THE HOME TODAY says the program has helped 80 children since early 2002, but it would not provide documentation. A progress report in 2002 said Continuum raised more than $3.3 million, which included the $1 million endowment, with more than $1.7 million spent on Continuum children. That money, the report said, went for salaries for the assessment and treatment of children, family advocacy, research, and administration. The most current available donation tally, dated last March, pegs total fund-raising at $3.8 million.

The 2002 update also seemed to signal that the Continuum program had morphed into something else that was not in the original plan. Though the Gates Foundation had given $200,000 in 2001 specifically to the Continuum of Care program, as stated in a press release at the time, the update a year ago referred to that donation as given “to create the Pediatric Assessment Center (PAC), which has become the centerpiece of the Continuum of Care.”

The Pediatric Assessment Center opened in spring 2002 and “is already having significant impacts,” said the update. A separate SCH document describes the pediatric center as having served 80 childrenthe same number supposedly helped by the Continuum program. The assessment center appears to offer similar services, as well, such as assessment, testing, and “a complete evaluation by an interdisciplinary team of professionals.”
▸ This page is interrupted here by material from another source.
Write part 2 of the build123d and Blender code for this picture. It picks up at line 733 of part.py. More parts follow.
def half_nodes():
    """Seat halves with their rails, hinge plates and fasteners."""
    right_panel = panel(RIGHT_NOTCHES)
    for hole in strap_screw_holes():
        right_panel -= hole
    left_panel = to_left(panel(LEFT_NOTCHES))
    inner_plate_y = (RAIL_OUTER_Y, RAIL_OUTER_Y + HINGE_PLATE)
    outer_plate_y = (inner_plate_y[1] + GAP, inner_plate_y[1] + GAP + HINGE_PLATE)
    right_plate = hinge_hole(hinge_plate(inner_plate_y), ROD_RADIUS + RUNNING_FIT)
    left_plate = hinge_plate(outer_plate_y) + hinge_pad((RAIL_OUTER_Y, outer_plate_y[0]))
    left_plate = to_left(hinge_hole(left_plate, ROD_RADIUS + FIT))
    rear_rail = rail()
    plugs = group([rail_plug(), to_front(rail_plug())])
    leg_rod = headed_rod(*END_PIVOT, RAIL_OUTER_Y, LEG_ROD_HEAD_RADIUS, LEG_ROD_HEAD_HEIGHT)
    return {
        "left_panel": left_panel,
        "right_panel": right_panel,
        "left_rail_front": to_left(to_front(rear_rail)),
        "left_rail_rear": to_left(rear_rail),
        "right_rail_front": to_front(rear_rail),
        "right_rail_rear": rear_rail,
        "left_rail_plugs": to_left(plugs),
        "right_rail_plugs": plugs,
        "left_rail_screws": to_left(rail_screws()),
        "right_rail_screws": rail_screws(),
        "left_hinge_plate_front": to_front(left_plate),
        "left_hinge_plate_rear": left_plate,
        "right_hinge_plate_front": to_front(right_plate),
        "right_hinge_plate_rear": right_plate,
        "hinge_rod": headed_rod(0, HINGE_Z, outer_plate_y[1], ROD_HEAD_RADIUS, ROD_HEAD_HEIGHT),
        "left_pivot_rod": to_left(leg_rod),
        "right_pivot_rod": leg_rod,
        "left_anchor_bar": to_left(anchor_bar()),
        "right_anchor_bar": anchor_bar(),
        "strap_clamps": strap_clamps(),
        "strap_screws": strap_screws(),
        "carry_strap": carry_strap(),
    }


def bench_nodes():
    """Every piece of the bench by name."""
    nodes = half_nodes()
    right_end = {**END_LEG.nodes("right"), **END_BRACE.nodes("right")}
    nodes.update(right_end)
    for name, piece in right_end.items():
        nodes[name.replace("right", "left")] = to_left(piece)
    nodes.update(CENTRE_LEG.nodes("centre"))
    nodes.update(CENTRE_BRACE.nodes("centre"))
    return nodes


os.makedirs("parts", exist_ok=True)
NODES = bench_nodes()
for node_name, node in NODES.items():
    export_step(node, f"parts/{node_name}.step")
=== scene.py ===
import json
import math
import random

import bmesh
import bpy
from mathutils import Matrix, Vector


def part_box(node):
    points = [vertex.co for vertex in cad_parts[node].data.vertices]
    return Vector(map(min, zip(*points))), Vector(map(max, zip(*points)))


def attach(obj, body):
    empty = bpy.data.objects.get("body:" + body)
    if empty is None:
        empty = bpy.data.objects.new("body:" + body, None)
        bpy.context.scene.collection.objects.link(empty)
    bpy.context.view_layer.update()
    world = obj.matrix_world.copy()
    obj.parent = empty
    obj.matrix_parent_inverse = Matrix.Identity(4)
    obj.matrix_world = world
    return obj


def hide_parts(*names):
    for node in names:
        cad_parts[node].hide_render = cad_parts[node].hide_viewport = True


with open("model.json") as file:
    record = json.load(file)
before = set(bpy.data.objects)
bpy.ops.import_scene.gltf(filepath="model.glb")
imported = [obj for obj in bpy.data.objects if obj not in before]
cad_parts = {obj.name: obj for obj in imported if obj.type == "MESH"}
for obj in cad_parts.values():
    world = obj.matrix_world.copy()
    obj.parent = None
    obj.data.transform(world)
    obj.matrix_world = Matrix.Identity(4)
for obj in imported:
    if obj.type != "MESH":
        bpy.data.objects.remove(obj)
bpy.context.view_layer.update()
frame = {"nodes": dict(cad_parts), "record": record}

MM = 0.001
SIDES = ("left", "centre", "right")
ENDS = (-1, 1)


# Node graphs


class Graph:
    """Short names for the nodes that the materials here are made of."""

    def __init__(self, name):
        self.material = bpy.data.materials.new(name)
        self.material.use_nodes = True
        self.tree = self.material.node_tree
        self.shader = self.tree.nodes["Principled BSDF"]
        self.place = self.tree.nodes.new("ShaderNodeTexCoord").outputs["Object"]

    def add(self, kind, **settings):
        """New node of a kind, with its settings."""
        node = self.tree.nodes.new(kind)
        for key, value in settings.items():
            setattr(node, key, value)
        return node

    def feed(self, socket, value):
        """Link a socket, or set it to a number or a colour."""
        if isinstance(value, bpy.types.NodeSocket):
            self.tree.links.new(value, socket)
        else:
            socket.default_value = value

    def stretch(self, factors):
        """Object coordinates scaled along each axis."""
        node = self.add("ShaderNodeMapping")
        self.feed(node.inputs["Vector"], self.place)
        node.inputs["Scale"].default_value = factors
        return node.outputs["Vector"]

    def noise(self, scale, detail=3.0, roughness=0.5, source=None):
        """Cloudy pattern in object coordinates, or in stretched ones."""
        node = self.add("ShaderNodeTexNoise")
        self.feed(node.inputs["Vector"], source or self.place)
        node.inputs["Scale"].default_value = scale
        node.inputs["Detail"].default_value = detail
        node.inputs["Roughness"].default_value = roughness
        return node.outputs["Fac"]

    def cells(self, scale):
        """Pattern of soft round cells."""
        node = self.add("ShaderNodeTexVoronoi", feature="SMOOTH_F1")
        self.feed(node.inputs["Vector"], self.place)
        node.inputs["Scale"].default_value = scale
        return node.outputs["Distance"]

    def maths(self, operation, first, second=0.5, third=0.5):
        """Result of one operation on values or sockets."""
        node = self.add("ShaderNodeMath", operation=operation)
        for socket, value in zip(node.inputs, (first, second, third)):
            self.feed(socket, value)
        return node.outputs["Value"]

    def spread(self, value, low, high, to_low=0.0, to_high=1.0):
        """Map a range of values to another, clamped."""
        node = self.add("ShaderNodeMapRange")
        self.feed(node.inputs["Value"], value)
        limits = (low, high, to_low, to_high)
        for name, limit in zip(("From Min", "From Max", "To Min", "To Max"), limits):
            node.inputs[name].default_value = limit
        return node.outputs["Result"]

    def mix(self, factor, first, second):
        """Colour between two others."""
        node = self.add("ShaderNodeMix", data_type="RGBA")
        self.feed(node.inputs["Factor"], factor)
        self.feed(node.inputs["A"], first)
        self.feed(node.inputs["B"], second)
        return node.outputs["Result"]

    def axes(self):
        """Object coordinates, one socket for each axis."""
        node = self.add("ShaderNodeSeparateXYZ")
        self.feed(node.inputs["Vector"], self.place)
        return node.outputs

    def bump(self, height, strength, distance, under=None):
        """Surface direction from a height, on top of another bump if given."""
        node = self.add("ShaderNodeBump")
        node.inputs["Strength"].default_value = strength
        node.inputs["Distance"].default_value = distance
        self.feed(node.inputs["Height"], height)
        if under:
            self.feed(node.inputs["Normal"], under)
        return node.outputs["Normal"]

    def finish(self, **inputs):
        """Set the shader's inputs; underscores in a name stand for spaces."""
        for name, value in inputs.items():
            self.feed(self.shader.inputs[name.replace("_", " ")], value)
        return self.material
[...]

Home officials say the center is part of the Continuum of Care. Cousineau says he’s “confident that the present leadership of the home will carry this vision forward through its pediatric assessment capacity.” Current and former employees think the assessment center was created to show that donations were spent on something tangible. The home would not say if the new center is succeeding but said, “SCH works closely with our donors to make sure that money is distributed per the donor’s desire.”

Claiming the assessment center as a Continuum program is at least a good financial strategy. It’s likely that the $1 million endowment, for example, can be used to anchor another program, says MacArthur official Corbally, “unless it’s a radical change” from the original plan. Corbally, MacArthur’s first president in 1979 and then chairman of the board until last year, now lives in Mill Creek. The respected private foundation provides grants to, in its words, help “foster lasting improvement in the human condition.”

Corbally said he suggested the Continuum of Care endowment in 2000 as one of his final acts as a MacArthur board member. He was not happy when, in 2002, he wrote Cousineau about the lack of information on how the money was being used and said that if he had his donation to do over, “the YWCA would be the recipient.”

COUSINEAU WROTE a letter of apology and promised to keep Corbally informed, which the home did with a newsletter. (Says an internal SCH e-mail, dated last April 15: “Since the campaign has been stagnant for quite some time, and since we no longer have a Campaign Manager, I guess it’s up to you and Doris as to what you’d like to report to Jack. . . . In the past, he has become a bit feisty when he hasn’t received regular, quarterly reports. . . .”)

“Maybe a month ago,” Corbally said last week, “we got a copy of the newsletter, and my wife and I noticed that the word `Continuum’ didn’t appear anywhere in it. We wrote to them and wanted to know if maybe it was just a semantics problem.” They haven’t heard back.

Despite his concerns, “The concept of the program and the home itself is really great,” Corbally says. “Too bad it has kind of run afoul of this bureaucratic thing.”